Вначале Троцкий заподозрил недоброе, когда с палубы увидел лица незнакомых людей в официальных костюмах, а также пограничников. Риверы среди встречающих не было. Но опасения рассеялись, когда в группе людей на пристани он узнал близкого человека — одного из лидеров Социалистической рабочей партии США Макса Шахтмана, приветственно махавшего ему рукой.
После того как быстро и дружелюбно прошли пограничные формальности, встречавшие поднялись на борт, и Лев Давидович оказался в дружеских объятиях. Кроме Шахтмана его приветствовал Джордж Новак, который представился как секретарь Комитета в защиту Троцкого, образованного в Соединенных Штатах (только с его слов Троцкий узнал о существовании такового). Вслед за этим к Троцкому подошла молодая женщина в странном на первый взгляд костюме, который оказался традиционной одеждой ацтеков. Она представилась: Фрида Кало, жена Диего Риверы, который находится в больнице из-за заболевания почек, но кого она от всей души замещает. Так Троцкий познакомился с 29-летней мексиканской художницей Фридой Кало, женщиной сложной судьбы, нелегкого характера и необычных нравов, которая сыграет определенную роль в его жизни в ближайшие месяцы.
Из Тампико Троцкие в сопровождении Кало, Шахтмана и Новака специальным президентским поездом «El Hidalgo» («Благородный») отправились в Мехико. По дороге к ним присоединялись новые почитатели. Затем на автомобиле в сопровождении полицейских на мотоциклах вся компания отправилась чуть ли не в качестве почетной делегации в зеленый южный пригород Мехико Койоакан, где проживали Диего Ривера и Фрида Кало.
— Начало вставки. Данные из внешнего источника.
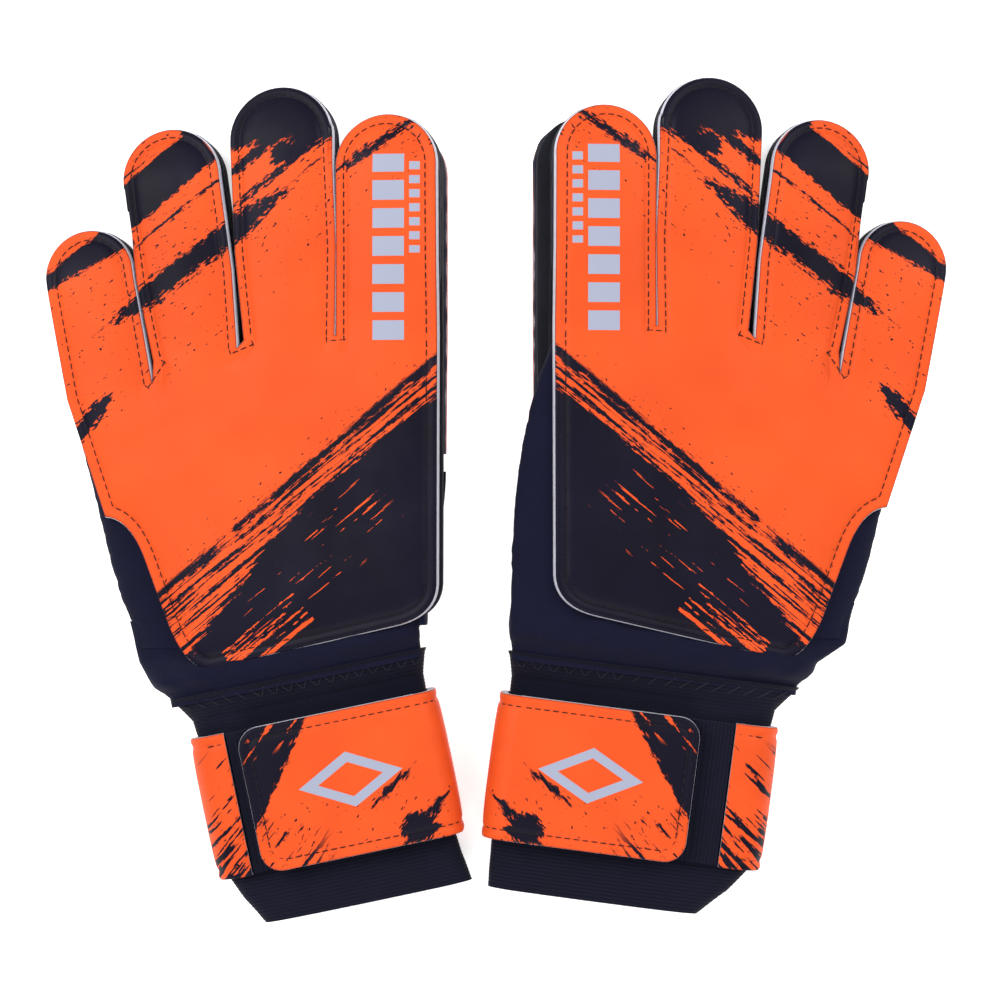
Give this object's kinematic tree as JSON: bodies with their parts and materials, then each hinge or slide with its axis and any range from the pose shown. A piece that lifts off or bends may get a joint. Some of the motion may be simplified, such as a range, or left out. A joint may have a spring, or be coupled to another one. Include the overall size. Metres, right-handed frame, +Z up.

Троцких поселили в имении Фриды «Азуль» («Голубой дом») на аванида Лондрес (то есть Лондонской улице). Дом был назван «голубым», потому что окружал его высокий голубой забор. Это был наследственный особняк, где в 1907 году родилась Магдалена Кармен Фрида Кало Кальдерон, ставшая известной под сокращенным именем Фриды Кало. Полутораэтажный дом выходил во внутренний двор с садом тропических растений (такие дворы называют патио), с бассейном и узкими дорожками, которые пересекались и расходились под совершенно случайными углами.